The 30 cm Raketenwerfer 56 was a German multiple rocket launcher used in the Second World War. It served with units of the Nebeltruppen, the German equivalent of the U.S. Army's Chemical Corps. Just as the Chemical Corps had responsibility for poison gas and smoke weapons that were used instead to deliver high-explosives during the war so did the Nebeltruppen. The name "Nebelwerfer" is best translated as "Smoke Mortar". 694 saw service from 1944 to 1945 in all theaters except Norway.

==Description==
The 30 cm Raketenwerfer 56 was a six-barreled rocket launcher mounted on the carriage of the 5 cm PaK 38 anti-tank gun. Its 30 cm Wurfkörper 42 Spreng (Explosive missile) rocket was spin-stabilized and electrically fired. The rockets had a prominent exhaust trail that kicked up a lot of debris, so the crew had to seek shelter before firing. This meant that they were easily located and had to displace quickly to avoid counter-battery fire. The rockets were fired one at a time, in a timed ripple, but the launcher had no capability to fire single rockets. 15 cm Wurfgranate 41 rockets could be fired using liner rails. When not in use the rails were strapped to the top of the launcher.
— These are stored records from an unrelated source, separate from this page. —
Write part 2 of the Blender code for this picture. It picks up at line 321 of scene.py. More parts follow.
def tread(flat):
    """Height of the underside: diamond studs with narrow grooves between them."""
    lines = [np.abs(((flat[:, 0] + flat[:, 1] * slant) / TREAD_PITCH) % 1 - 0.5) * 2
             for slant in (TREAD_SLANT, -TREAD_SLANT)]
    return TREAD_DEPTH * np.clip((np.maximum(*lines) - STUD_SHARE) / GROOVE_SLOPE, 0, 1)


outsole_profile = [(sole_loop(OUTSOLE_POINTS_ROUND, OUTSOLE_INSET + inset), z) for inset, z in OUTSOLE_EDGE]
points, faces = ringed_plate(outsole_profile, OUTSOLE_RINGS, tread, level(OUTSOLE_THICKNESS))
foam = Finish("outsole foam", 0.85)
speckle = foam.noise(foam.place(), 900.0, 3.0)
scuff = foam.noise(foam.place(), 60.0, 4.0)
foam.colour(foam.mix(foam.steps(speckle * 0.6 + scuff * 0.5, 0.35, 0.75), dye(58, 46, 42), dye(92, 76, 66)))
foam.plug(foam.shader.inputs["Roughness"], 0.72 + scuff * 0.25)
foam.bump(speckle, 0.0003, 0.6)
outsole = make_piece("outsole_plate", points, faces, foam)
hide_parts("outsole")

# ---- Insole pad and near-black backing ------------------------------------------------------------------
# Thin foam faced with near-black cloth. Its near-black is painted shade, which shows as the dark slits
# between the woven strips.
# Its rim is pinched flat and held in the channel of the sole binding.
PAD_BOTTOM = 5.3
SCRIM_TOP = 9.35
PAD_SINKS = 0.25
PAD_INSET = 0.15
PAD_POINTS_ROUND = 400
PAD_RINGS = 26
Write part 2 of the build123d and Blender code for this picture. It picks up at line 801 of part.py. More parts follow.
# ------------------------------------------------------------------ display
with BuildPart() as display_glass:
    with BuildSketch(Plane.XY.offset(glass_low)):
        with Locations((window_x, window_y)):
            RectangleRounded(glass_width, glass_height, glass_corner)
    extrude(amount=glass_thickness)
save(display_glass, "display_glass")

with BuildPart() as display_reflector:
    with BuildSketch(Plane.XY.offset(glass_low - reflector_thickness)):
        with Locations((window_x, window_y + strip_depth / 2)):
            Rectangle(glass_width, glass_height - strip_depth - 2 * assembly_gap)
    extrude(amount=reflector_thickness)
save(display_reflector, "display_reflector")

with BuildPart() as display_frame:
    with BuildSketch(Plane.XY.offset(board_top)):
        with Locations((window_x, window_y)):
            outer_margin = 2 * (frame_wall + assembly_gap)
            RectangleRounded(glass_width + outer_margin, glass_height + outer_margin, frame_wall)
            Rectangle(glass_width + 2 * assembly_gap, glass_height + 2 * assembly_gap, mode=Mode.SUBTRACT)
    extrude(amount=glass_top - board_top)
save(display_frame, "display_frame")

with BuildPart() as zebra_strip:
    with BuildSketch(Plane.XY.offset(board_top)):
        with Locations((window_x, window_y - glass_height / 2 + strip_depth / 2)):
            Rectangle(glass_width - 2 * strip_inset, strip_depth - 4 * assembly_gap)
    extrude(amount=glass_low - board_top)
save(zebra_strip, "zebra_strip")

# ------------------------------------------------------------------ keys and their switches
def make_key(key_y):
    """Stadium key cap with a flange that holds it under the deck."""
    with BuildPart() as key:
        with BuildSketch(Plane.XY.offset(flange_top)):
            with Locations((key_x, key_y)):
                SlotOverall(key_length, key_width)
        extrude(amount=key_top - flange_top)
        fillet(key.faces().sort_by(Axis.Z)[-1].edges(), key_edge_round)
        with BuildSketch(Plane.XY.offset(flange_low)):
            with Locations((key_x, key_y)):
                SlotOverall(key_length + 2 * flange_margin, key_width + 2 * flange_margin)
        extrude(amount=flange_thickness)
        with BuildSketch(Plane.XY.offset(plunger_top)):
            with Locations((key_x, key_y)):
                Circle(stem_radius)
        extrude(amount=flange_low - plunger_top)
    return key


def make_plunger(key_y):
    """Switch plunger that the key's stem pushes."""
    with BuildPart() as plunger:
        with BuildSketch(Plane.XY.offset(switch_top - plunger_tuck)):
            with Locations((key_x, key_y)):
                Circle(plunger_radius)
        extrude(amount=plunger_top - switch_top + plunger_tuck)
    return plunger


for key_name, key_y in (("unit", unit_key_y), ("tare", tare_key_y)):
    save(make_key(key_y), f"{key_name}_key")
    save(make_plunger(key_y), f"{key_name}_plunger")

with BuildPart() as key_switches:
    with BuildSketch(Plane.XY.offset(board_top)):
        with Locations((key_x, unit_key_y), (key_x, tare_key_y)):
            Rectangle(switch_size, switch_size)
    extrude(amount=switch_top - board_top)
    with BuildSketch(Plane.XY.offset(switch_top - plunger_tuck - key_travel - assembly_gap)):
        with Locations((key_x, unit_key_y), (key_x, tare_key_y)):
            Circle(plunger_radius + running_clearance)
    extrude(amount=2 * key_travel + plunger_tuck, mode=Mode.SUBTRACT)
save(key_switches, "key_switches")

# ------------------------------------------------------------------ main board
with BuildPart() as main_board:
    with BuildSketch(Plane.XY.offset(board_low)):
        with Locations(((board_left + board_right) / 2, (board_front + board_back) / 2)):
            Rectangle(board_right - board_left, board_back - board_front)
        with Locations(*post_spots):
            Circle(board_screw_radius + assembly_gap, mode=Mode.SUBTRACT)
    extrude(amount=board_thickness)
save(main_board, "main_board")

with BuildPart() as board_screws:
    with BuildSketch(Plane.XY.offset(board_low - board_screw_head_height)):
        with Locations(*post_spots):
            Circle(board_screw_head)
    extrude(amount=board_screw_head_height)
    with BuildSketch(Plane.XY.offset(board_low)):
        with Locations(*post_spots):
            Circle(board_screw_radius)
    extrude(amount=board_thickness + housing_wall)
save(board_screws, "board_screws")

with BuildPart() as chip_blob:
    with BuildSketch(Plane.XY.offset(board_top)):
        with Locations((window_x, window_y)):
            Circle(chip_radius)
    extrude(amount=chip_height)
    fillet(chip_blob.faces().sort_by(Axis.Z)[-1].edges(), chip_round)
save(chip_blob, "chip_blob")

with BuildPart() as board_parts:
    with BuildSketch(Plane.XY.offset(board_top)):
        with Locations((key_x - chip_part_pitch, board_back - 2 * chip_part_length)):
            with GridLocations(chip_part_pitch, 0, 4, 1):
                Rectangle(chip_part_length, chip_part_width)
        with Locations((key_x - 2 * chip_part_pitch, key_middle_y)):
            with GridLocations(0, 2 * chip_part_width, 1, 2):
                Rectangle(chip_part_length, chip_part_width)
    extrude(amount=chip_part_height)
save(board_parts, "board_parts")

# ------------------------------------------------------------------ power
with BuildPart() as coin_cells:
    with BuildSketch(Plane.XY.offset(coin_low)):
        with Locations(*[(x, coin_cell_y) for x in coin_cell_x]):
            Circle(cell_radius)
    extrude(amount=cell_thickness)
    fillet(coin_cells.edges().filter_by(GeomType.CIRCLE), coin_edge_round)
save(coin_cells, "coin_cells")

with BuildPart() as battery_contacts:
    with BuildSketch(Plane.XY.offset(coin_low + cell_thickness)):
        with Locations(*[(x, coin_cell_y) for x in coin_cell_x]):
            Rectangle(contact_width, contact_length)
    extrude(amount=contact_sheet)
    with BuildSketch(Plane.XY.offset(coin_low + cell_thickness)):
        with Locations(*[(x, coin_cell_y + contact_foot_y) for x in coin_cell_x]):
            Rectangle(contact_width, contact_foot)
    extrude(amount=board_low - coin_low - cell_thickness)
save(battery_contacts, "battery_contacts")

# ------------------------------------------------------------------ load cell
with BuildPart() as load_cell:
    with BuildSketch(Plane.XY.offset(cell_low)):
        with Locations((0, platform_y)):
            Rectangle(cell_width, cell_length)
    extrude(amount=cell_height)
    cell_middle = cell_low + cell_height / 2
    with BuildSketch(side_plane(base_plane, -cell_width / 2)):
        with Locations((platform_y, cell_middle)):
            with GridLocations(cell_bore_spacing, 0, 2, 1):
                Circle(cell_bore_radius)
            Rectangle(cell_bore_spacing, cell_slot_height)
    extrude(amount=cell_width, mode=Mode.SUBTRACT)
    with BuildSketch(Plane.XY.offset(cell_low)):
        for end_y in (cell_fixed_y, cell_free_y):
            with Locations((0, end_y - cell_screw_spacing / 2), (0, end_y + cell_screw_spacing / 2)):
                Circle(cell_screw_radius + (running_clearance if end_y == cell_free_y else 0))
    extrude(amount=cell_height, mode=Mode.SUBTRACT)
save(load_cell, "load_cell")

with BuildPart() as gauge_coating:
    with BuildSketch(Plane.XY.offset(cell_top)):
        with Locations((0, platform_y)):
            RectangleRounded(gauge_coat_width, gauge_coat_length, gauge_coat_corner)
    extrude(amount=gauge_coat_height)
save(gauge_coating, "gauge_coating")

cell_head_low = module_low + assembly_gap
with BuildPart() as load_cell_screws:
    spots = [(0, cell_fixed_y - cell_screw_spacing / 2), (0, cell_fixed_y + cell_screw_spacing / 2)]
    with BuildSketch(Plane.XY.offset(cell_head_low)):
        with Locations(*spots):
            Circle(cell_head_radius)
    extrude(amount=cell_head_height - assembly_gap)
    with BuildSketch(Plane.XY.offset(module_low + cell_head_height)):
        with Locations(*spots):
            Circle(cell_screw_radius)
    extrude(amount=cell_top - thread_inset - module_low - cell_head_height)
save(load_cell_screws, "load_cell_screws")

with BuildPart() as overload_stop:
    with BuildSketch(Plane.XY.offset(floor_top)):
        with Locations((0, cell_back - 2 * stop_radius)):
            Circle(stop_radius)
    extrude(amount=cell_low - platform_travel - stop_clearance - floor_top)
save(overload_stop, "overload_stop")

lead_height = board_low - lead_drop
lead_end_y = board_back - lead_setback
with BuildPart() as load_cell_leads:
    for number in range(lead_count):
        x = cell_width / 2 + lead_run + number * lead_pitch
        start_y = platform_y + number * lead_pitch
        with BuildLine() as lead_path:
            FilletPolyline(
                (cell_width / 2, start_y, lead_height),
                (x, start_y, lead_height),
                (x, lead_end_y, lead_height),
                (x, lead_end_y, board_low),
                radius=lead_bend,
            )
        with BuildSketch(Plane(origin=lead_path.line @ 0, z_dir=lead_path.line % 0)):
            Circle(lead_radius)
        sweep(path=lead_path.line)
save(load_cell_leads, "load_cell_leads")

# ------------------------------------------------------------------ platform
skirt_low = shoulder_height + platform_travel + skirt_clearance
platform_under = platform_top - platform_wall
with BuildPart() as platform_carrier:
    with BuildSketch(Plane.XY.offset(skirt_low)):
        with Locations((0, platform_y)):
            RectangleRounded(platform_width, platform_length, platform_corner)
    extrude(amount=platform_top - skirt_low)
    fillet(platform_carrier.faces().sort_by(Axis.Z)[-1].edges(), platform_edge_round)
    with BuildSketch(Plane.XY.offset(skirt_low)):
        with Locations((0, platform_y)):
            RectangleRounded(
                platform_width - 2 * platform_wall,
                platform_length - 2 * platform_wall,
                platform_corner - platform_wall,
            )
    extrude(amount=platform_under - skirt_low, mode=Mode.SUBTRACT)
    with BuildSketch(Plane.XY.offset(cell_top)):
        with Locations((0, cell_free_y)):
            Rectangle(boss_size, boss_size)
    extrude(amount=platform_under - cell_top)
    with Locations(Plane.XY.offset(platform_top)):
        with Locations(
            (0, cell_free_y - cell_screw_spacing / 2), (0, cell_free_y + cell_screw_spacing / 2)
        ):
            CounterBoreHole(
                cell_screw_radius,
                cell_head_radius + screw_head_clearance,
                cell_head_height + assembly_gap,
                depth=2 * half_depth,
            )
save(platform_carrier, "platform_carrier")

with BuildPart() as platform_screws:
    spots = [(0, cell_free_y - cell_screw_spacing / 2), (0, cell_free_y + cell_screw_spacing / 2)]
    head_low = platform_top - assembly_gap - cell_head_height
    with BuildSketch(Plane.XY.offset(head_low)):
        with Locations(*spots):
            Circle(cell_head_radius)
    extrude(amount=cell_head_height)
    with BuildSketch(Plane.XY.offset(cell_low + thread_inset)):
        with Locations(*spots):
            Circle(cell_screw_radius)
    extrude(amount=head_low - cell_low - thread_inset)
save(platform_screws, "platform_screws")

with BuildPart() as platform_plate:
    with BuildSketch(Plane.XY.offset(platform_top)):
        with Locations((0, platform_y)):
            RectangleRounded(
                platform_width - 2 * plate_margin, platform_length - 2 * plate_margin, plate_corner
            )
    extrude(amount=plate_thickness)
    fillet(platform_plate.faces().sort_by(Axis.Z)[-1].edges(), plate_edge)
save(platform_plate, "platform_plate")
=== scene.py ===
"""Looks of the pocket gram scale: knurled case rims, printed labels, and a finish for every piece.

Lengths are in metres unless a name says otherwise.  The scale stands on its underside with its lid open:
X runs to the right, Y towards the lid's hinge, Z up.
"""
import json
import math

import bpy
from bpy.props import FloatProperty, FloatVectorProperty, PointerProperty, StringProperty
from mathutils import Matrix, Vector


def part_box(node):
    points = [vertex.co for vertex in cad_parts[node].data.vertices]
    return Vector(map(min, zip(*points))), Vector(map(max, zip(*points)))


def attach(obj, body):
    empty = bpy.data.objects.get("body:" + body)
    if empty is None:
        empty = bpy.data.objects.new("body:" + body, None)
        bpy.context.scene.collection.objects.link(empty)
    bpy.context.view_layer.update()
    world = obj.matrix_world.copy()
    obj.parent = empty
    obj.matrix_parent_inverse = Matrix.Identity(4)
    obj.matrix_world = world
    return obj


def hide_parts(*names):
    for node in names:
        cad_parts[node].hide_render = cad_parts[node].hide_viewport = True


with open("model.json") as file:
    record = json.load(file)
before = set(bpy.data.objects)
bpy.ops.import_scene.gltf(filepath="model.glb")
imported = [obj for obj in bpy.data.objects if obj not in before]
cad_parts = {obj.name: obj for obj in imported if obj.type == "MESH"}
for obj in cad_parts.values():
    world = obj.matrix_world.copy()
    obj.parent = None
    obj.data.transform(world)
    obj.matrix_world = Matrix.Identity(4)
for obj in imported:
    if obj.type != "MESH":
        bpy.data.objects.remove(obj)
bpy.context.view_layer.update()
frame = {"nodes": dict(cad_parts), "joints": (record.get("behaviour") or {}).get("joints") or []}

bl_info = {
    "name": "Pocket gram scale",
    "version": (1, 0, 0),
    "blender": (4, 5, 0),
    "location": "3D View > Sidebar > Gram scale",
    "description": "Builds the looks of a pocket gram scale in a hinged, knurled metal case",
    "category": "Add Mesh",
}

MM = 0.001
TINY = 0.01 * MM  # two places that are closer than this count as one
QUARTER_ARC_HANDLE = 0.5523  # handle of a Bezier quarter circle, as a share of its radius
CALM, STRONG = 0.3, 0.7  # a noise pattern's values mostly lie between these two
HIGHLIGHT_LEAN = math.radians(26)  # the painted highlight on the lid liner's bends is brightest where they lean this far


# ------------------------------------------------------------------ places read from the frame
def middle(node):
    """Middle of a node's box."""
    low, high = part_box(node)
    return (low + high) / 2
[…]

The same rocket was used in the 30 cm Nebelwerfer 42 launcher.

==Organization and use==
The 30 cm Raketenwerfer 56 was organized into batteries of six launchers with three batteries per battalion. These battalions were concentrated in independent Werfer-Regiments and Brigades. It saw service on the Eastern Front, Italian Campaign and the defense of France and Germany from 1944 to 1945.